ABC and CBS both managed to hang on for more than a decade longer but the quality of their programming declined steadily and only made other alternatives that much more attractive.  Both networks called it quits in the fall of 2004 and by this time the personal computers in almost every household in America were making cartoons available by streaming on demand as well.  The Fox network, which had originally offered some very promising Saturday morning shows like X-Men and The Tick, had already given up two years prior, so this left only the CW Network, which was fueled by the animation power house of Warner Brothers, to carry the ebbing torch.  To their credit, CW managed to keep the tradition alive on their own for another decade before the era finally came to an end.

In many ways, the death of Saturday morning cartoons was a merciful one that ended many years of suffering.  In the 90’s, the FCC passed a ruling that television networks had to provide a minimum of three hours of educational programming per week.  This may not seem like much time but since the networks were not about to tamper with their prime time cash flow and Saturday morning shows were already floundering by this point, the solution was an easy one.  With the Cartoon Network and Internet streaming providing an endless flow of cartoons around the clock, Saturday mornings had lost their magic and now kids relived of the rigors of weekday school were more interested in video games than what the broadcast networks had to offer them.
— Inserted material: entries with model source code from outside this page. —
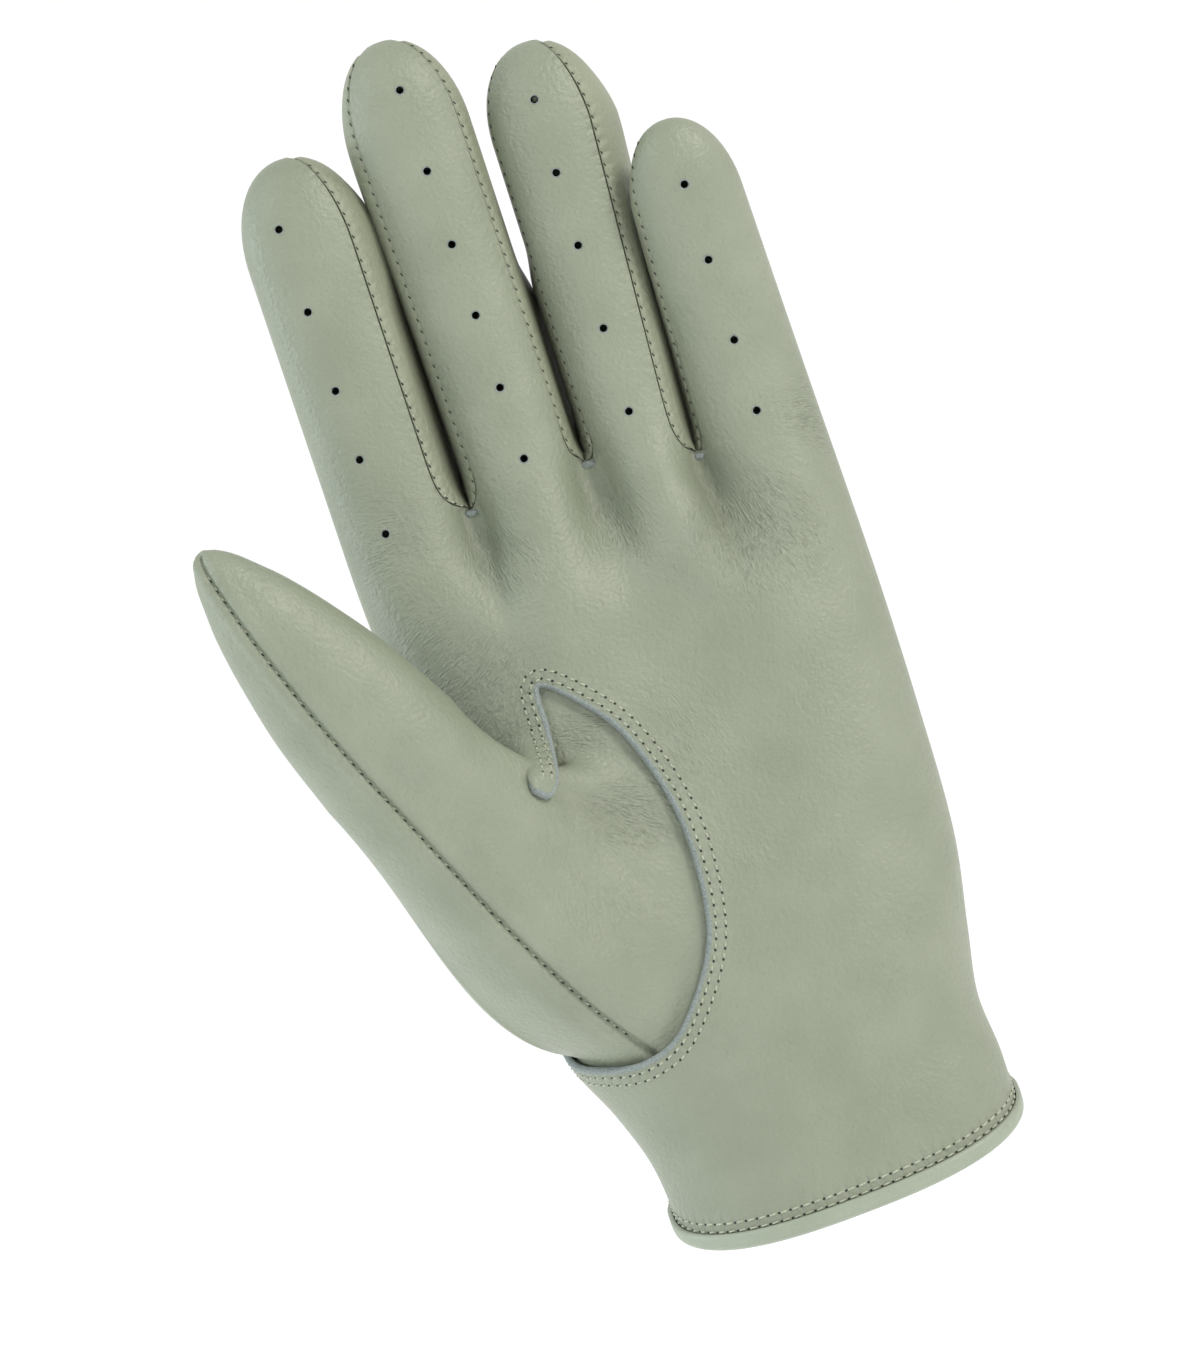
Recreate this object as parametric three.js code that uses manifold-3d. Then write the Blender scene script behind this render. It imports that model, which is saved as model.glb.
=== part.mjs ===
// A leather driving glove for the left hand, standing on its wrist opening with the palm towards -Y.
// Millimetres. X points to the little finger, Y to the back of the hand, Z up the hand.
// The origin is the centre of the wrist opening.
// The panels of the hand share one skin, worked out from sections and fingers, then cut apart at the seams.

import * as THREE from 'three';
import { mergeVertices } from 'three/addons/utils/BufferGeometryUtils.js';
import Module from 'manifold-3d';

const wasm = await Module();
wasm.setup();

// Driving dimensions
const LENGTH = 240;
const PALM_WIDTH = 95;
const WALL = 1.2;
const SEAM_GAP = 0.3;
const HOLE_DIAMETER = 1.9;
const THUMB_LENGTH = 125;
const THUMB_WIDTH = 36;
const THUMB_LEAN = 24.1;
const THUMB_FORWARD = 12;
const FLANGE_GAP = 0.8;
const BINDING_HEIGHT = 3.4;
const BINDING_WALL = 0.9;

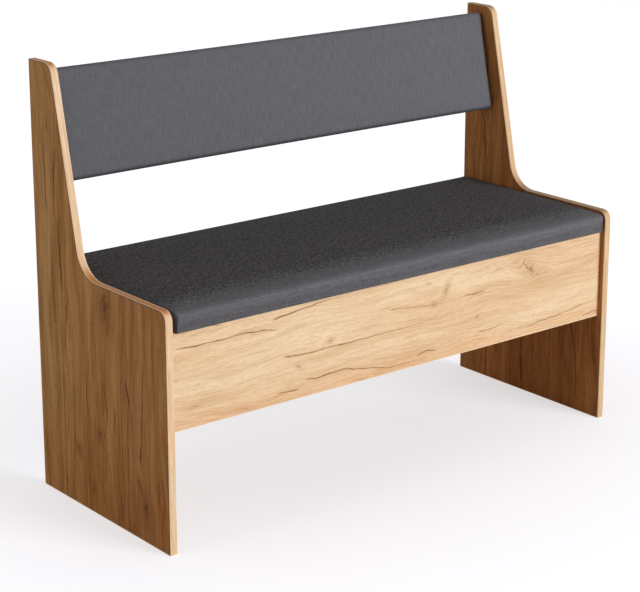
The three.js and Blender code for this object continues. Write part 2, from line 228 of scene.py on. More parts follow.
@dataclass(frozen=True)
class OakDecor(Finish):
    """Chipboard faced with melamine paper that is printed as craft oak, then pressed matt.

    The eye sees planks side by side, wide pale and warm zones that drift along the grain, thin
    darker streaks, knots with a reddish halo, and a few dark open cracks. Raw ends show chips.

    A size is a grain's length and width. A name that ends in "at" gives the values of a noise, or
    the millimetres, between which that layer sets in. A crack is a row of places along the board,
    places across it and half widths.
    """

    grain: Grain
    pale: str
    warm: str
    streak: str
    knot: str
    crack: str
    seam: str
    raw_axis: str
    span: Pair = (-560.0, 560.0)
    breadth: Pair = (225.0, 425.0)
    knots: tuple[Knot, ...] = ()
    cracks: tuple[Crack, ...] = ()
    seams: tuple[float, ...] = ()
    planks: tuple[str, ...] = ("#ffffff",)
    seams_fade: Pair = (240.0, 330.0)
    seam_strengths: Pair = (0.75, 0.2)
    # Darker towards the bottom of the board; on the left side panel this is a painted shade near
    # the floor.
    foot: str = "#ffffff"
    foot_fades: Pair = (60.0, 300.0)
    rim: float = 0.0
    # painted highlight: a paler line just above the board's lower edge
    rim_highlight_tone: str = "#f0d6ae"
    rim_height: Pair = (0.8, 2.2)
    rim_highlight_strength: float = 0.8
    wobble_size: Pair = (70.0, 16.0)
    wobble_reach: float = 10.0
    drift_size: Pair = (330.0, 110.0)
    drift_reach: float = 60.0
    zone_size: Pair = (420.0, 40.0)
    zone_at: Pair = (0.36, 0.64)
    streak_size: Pair = (120.0, 2.6)
    streak_strength: float = 0.4
    band_breadth: float = 3.0
    band_at: Pair = (0.46, 0.72)
    line_length: float = 0.7
    line_clustering: float = 0.5
    line_at: Pair = (0.78, 0.94)
    line_gain: float = 1.3
    fibre_size: Pair = (16.0, 1.3)
    fibre_at: Pair = (0.25, 0.75)
    fibre_strength: float = 0.07
    pore_size: Pair = (12.0, 0.9)
    pore_at: Pair = (0.62, 0.74)
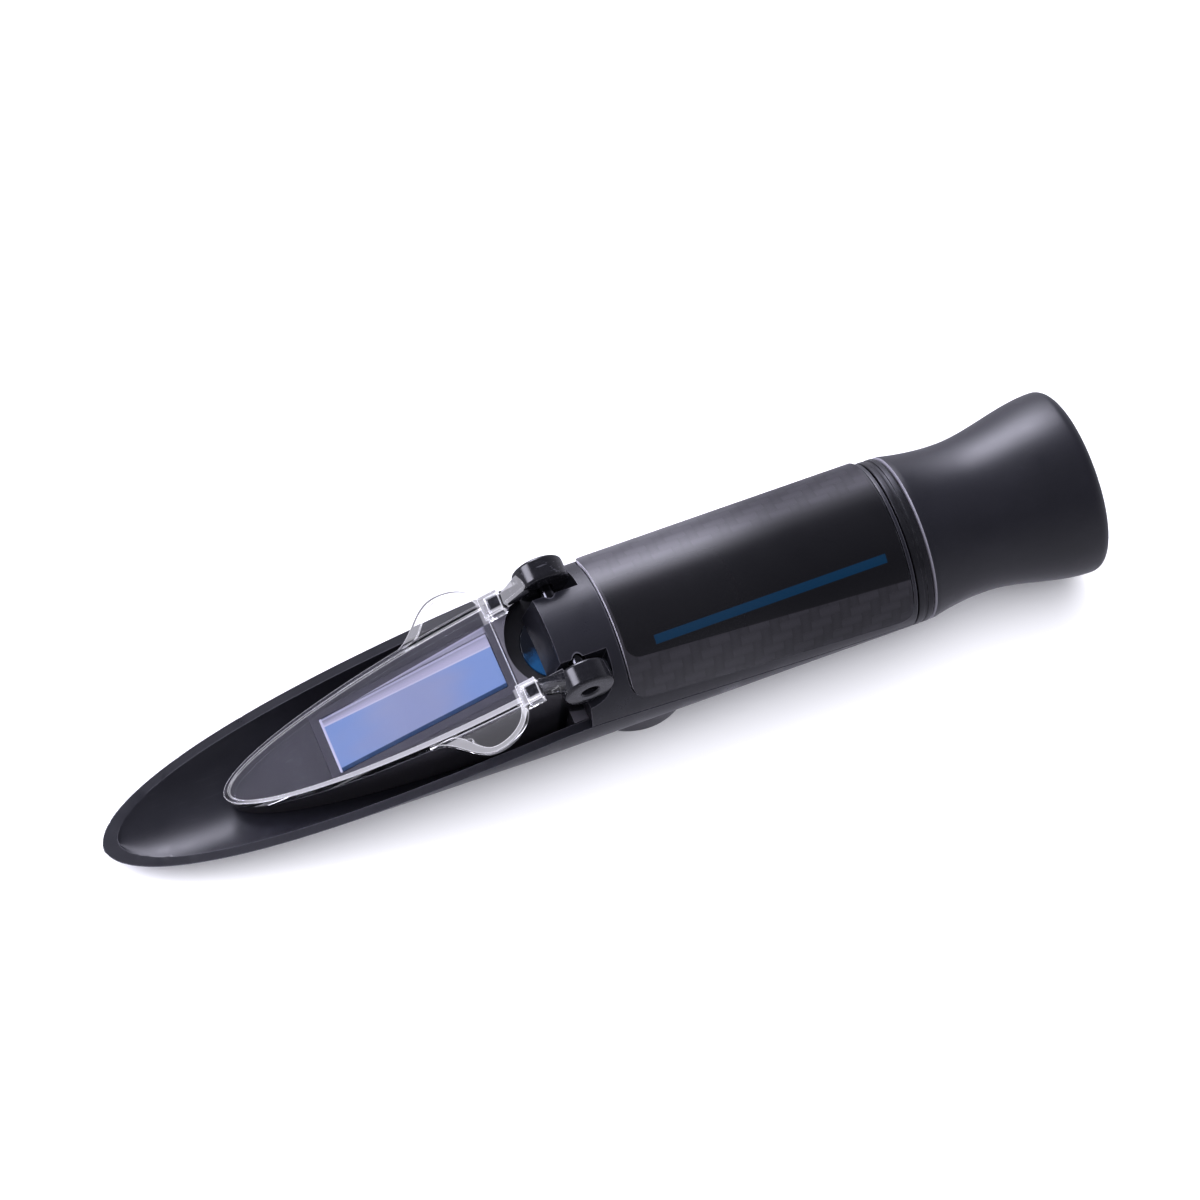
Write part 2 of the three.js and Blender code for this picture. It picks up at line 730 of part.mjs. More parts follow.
function eyecup() {
  const neck = neckDiameter / 2;
  const root = barrelRadius;
  const neckEnd = eyecupStart + neckRun;
  const flareEnd = overallLength - mouthFillet;
  const steps = (count) => Array.from({ length: count }, (_, i) => i / count);
  const waist = steps(neckSteps).map((t) => [eyecupStart + neckRun * t, neck + (root - neck) * (1 - t) ** 2]);
  const flare = steps(flareSteps).map((t) => [
    neckEnd + (flareEnd - neckEnd) * t,
    neck + (eyecupRadius - neck) * (3 * t ** 2 - 2 * t ** 3),
  ]);
  const fillet = steps(filletSteps).map((t) => [
    flareEnd + mouthFillet * Math.sin((t * Math.PI) / 2),
    eyecupRadius - mouthFillet * (1 - Math.cos((t * Math.PI) / 2)),
  ]);
  const mouth = eyecupRadius - mouthFillet - mouthLip;
  const lip = steps(filletSteps).map((t) => [
    overallLength - mouthLip * (1 - Math.cos((t * Math.PI) / 2)),
    eyecupRadius - mouthFillet - mouthLip * Math.sin((t * Math.PI) / 2),
  ]);
  const sleeveSeat = sleeveDiameter / 2 + clearance;
  const floor = sleeveEnd + clearance + mouthShoulder;
  const cup = steps(mouthSteps).map((t) => [
    overallLength - mouthLip + (floor - overallLength + mouthLip) * t,
    mouth + (sleeveSeat - mouth) * t ** 2,
  ]);
  return turned([
    ...waist,
    ...flare,
    ...fillet,
    ...lip,
    ...cup,
    [floor, sleeveSeat],
    [floor, sleeveBore / 2],
    [floor - mouthShoulder, sleeveBore / 2],
    [floor - mouthShoulder, sleeveSeat],
    [eyecupStart, sleeveSeat],
    waist[0],
  ], largeSides);
}

// Keyed carrier of the two eyepiece lenses, which slides in the sleeve to focus
const fieldLensRear = carrierFront + carrierLip + clearance + lensEdge;
const eyeLensRear = fieldLensRear + lensSpacing + lensEdge + 2 * clearance;

function lensCarrier() {
  const lip = carrierInner - carrierLip;
  return turned([
    [carrierFront, lip],
    [carrierFront, carrierOuter],
    [carrierFront + carrierLength, carrierOuter],
    [carrierFront + carrierLength, carrierInner],
    [carrierFront + carrierLip, carrierInner],
    [carrierFront + carrierLip, lip],
    [carrierFront, lip],
  ]);
}

const fieldLens = () => lens(fieldLensRear, lensRadius, lensEdge, lensLand, 0, lensCrown);
const eyeLens = () => lens(eyeLensRear, lensRadius, lensEdge, lensLand, lensCrown, lensCrown / 2);

function lensSpacer() {
  const front = fieldLensRear + clearance;
  return tube(front, front + lensSpacing, lensRadius, lensRadius - lensRingWidth);
}

function lensRetainer() {
  const front = eyeLensRear + clearance;
  return tube(front, front + lensRingLength, lensRadius, lensRadius - lensRingWidth);
}

// Control distance that makes a Bezier curve follow a quarter of an ellipse
const roundShare = 0.5523;

// Daylight plate: a clear boat-shaped tray with a finger ear and a hinge socket on each side
const socketEnd = socketLength - socketOverlap - plateRear;
const socketMiddle = plateUnderside + socketHeight / 2;
const tabEnd = socketEnd + clearance - tabLength;
const socketCentre = knuckleInner - armOverhang + armWidth / 2;

// Finger ear: it swells out of the plate's edge from the front and turns in sharply behind
function ear(side) {
  const root = side * (plateWidth / 2 - plateRimWidth);
  const crest = side * (plateWidth / 2 + earReach);
  const [front, middle, rear] = [earLength, earCrest, 0].map((distance) => -plateRear - distance);
  const swell = (middle - front) * earSwellShare;
  const shape = new THREE.Shape();
  shape.moveTo(front, root);
  shape.bezierCurveTo(front + swell, root, middle - swell, crest, middle, crest);
  shape.bezierCurveTo(
    middle + (rear - middle) * roundShare,
    crest,
    rear,
    crest + (root - crest) * (1 - roundShare),
    rear,
    root,
  );
  shape.closePath();
  return planExtrusion(shape, plateUnderside, plateUnderside + earThickness, earSteps);
}

// A square socket at each rear corner, and the hole in it for the hinge arm's tab
function socket(side) {
  const [from, to] = span(side, socketCentre - socketWidth / 2, socketCentre + socketWidth / 2);
  const top = plateUnderside + socketHeight;
  return block([socketEnd - socketLength, from, plateUnderside], [socketEnd, to, top]);
}

function socketHole(side) {
  const half = tabWidth / 2 + clearance;
  const [from, to] = span(side, socketCentre - half, socketCentre + half);
  const rise = tabThickness / 2 + clearance;
  const low = [tabEnd - clearance, from, socketMiddle - rise];
  return block(low, [socketEnd + overrun, to, socketMiddle + rise]);
}

function daylightPlate() {
  const whole = boatOutline(-plateRear, plateLength, plateWidth / 2, 0);
  const inside = boatOutline(-plateRear, plateLength, plateWidth / 2, plateRimWidth);
  const slab = planExtrusion(whole, plateUnderside, plateTop + plateRimHeight);
  const tray = planExtrusion(inside, plateTop, plateTop + overrun);
  const sides = [-1, 1];
  const underTray = planExtrusion(inside, plateUnderside - overrun, plateUnderside + overrun);
  const ears = sides.map((side) => cut(ear(side), underTray));
  return cut(join(cut(slab, tray), ...ears, ...sides.map(socket)), ...sides.map(socketHole));
}

// Hinge knuckle with the arm and tab that hold the plate
function hingeArm(side) {
  const inner = knuckleInner;
  const outer = knuckleOuter;
  const profile = [
    [0, inner],
    [knuckleRadius - knuckleEdge, inner],
    [knuckleRadius, inner + knuckleEdge],
    [knuckleRadius, outer - knuckleEdge],
    [knuckleRadius - knuckleEdge, outer],
    [0, outer],
  ];
  const mirrored = profile.map(([radius, reach]) => [radius, side * reach]);
  const points = (side > 0 ? mirrored : mirrored.reverse()).map(([x, y]) => new THREE.Vector2(x, y));
  const knuckle = new THREE.LatheGeometry(points, mediumSides);
  const [armFrom, armTo] = span(side, socketCentre - armWidth / 2, socketCentre + armWidth / 2);
  const rise = armThickness / 2;
  const arm = block([socketEnd + clearance, armFrom, socketMiddle - rise], [0, armTo, socketMiddle + rise]);
  const [tabFrom, tabTo] = span(side, socketCentre - tabWidth / 2, socketCentre + tabWidth / 2);
  const half = tabThickness / 2;
  const tab = block([tabEnd, tabFrom, socketMiddle - half], [0, tabTo, socketMiddle + half]);
  const [boreFrom, boreTo] = span(side, 0, barrelRadius);
  return cut(join(knuckle, arm, tab), crossRod(boreFrom, boreTo, hingePinDiameter / 2 + clearance));
}

function hingePin(side) {
  const [from, to] = span(side, bridgeWidth / 2 - hingePinGrip, knuckleOuter - hingePinSink);
  return crossRod(from, to, hingePinDiameter / 2);
}

// Assembly
const refractometer = new THREE.Group();
refractometer.position.set(-overallLength / 2, 0, restDrop);

const slopedBed = new THREE.Group();
slopedBed.position.set(hingeStation, 0, hingeHeight);
slopedBed.rotation.y = -platePitch;
refractometer.add(slopedBed);

const hingeLine = new THREE.Group();
hingeLine.position.copy(slopedBed.position);
refractometer.add(hingeLine);

function place(parent, name, shape, material) {
  const geometry = shape.isBufferGeometry ? shape : toGeometry(shape);
  const mesh = new THREE.Mesh(geometry, material);
  mesh.name = name;
  parent.add(mesh);
}

place(refractometer, 'lower_housing', lowerHousing(), mouldedBlack());
place(refractometer, 'prism_box', prismBox(), mouldedBlack());
place(refractometer, 'measuring_prism', prismBlock(), prismGlass());
place(slopedBed, 'prism_seal', prismSeal(), softRubber());
place(refractometer, 'barrel_cover', barrelShell(), mouldedBlack());
place(refractometer, 'label_sleeve', labelSleeve(), glossBlack());
place(refractometer, 'optical_tube', opticalTube(), anodised());
place(refractometer, 'objective_cell', objectiveCell(), anodised());
place(refractometer, 'objective_lens', objectiveLens(), opticalGlass());
place(refractometer, 'objective_retainer', objectiveRetainer(), brass());
place(refractometer, 'bimetal_strip', bimetalStrip(), brass());
place(refractometer, 'aperture_stop', apertureStop(), anodised());
place(refractometer, 'scale_holder', scaleHolder(), anodised());
place(refractometer, 'scale_disc', scaleDisc(), opticalGlass());
place(refractometer, 'scale_retainer', scaleRetainer(), brass());
place(refractometer, 'adjusting_screw', adjustingScrew(), mouldedBlack());
place(refractometer, 'adjuster_seal', adjusterSeal(), softRubber());
place(refractometer, 'rear_ring', rearRing(), anodised());
place(refractometer, 'eyepiece_seal', eyepieceSeal(), softRubber());
place(refractometer, 'focus_sleeve', focusSleeve(), anodised());
place(refractometer, 'eyecup', eyecup(), softRubber());
place(refractometer, 'lens_carrier', lensCarrier(), anodised());
place(refractometer, 'field_lens', fieldLens(), opticalGlass());
place(refractometer, 'lens_spacer', lensSpacer(), anodised());
place(refractometer, 'eye_lens', eyeLens(), opticalGlass());
place(refractometer, 'lens_retainer', lensRetainer(), anodised());
place(slopedBed, 'daylight_plate', daylightPlate(), clearPlastic());
for (const [side, hand] of [[-1, 'near'], [1, 'far']]) {
  place(slopedBed, `hinge_arm_${hand}`, hingeArm(side), glossBlack());
  place(hingeLine, `hinge_pin_${hand}`, hingePin(side), brightSteel());
}

export default refractometer;
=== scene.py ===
import math

import bpy
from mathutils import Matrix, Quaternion, Vector


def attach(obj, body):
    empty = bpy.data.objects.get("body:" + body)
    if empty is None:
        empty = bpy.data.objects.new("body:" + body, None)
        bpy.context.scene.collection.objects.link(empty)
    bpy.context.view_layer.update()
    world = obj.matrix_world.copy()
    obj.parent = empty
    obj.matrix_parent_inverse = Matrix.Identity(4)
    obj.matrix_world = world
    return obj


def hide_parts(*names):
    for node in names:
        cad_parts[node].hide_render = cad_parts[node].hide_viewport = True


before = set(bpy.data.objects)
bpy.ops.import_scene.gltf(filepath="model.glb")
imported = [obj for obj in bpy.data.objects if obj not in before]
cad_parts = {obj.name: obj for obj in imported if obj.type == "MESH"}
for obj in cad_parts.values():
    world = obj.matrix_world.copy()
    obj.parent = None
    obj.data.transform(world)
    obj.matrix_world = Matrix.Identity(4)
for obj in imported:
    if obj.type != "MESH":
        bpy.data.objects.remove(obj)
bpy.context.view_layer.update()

# A hand-held honey refractometer. Sizes are in mm and are given along the barrel from the
# scoop's tip (station), across it (side, near side negative) and above its axis (height).
mm = 0.001
instrument = {
    "middleStation": 84, "restDrop": 15.5, "barrelRadius": 13.9, "boreRadius": 12.3, "gap": 0.3,
    "barrelEnd": 134.1, "overallLength": 168.0, "beyond": 2,
    "hingeStation": 77.5, "hingeHeight": 11.4, "slope": 21.8,
}
barrelRadius = instrument["barrelRadius"]
boreRadius = instrument["boreRadius"]
gap = instrument["gap"]
barrelEnd = instrument["barrelEnd"]
beyond = instrument["beyond"]
weldWidth = 0.0005 * mm
hingeStation = instrument["hingeStation"]
hingeHeight = instrument["hingeHeight"]
slope = math.radians(instrument["slope"])


def spot(station, side=0.0, height=0.0):
    return Vector((station - instrument["middleStation"], side, height + instrument["restDrop"])) * mm


def flat(along, side=0.0, height=0.0):  # a place in the daylight plate's own frame, round the hinge
    return Vector((along, side, height)) * mm


# Modelling by hand: pick a piece, go into edit mode, come out again
def deselect():
    if bpy.context.mode != "OBJECT":
        bpy.ops.object.mode_set(mode="OBJECT")
    bpy.ops.object.select_all(action="DESELECT")


def pick(piece):
    deselect()
    piece.select_set(True)
    bpy.context.view_layer.objects.active = piece


def openUp(piece):
    pick(piece)
    bpy.ops.object.mode_set(mode="EDIT")
    bpy.ops.mesh.select_mode(type="VERT")
    bpy.ops.mesh.select_all(action="SELECT")


def closeUp():
    bpy.ops.mesh.select_all(action="SELECT")
    bpy.ops.mesh.remove_doubles(threshold=weldWidth)
    bpy.ops.mesh.normals_make_consistent(inside=False)
    bpy.ops.object.mode_set(mode="OBJECT")


def settle(piece):  # the place goes into the mesh, and the object back to the origin
    pick(piece)
    bpy.ops.object.transform_apply(location=True, rotation=True, scale=True)
    return piece


def drawn(name, points):  # a line drawn out point by point from a single vertex
    deselect()
    bpy.ops.mesh.primitive_plane_add(size=mm, location=points[0])
    piece = bpy.context.object
    piece.name = piece.data.name = name
    settle(piece)
    openUp(piece)
    bpy.ops.mesh.merge(type="CENTER")
    for here, there in zip(points, points[1:]):
        bpy.ops.mesh.extrude_region_move(TRANSFORM_OT_translate={"value": there - here})
    bpy.ops.mesh.select_all(action="SELECT")
    return piece  # still in edit mode


def filled(name, points):  # a closed outline with one face in it, still in edit mode
    piece = drawn(name, [*points, points[0]])
    bpy.ops.mesh.remove_doubles(threshold=weldWidth)
    bpy.ops.mesh.edge_face_add()
    return piece


def extruded(name, points, reach):  # a closed outline filled and drawn out into a solid
    piece = filled(name, points)
    bpy.ops.mesh.extrude_region_move(TRANSFORM_OT_translate={"value": reach})
    closeUp()
    return piece


def acrossBarrel(name, outline, half):  # [station, height] points seen from the side, made solid from side to side
    return extruded(name, [spot(s, half, h) for s, h in outline], Vector((0, -2 * half, 0)) * mm)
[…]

It’s sad to think that today’s youth will grow up without knowing the excitement and anticipation that was the Golden Age of Saturday morning cartoons.  It is the price they pay to live in a world of instant gratification and one that will undoubtedly cost them more than they will hopefully ever have the misfortune to realize.  To everyone reading this article, I ask that you take a moment and bow your heads in reverent silence.  Contemplate briefly those fallen friends like Bugs, Daffy, Yogi, Scooby Doo, and Hong Kong Phooey.  They may wander cyberspace and satellite broadcasts until the end of time but only as shadows of their former selves from those bright shining Saturday mornings of a forgotten era.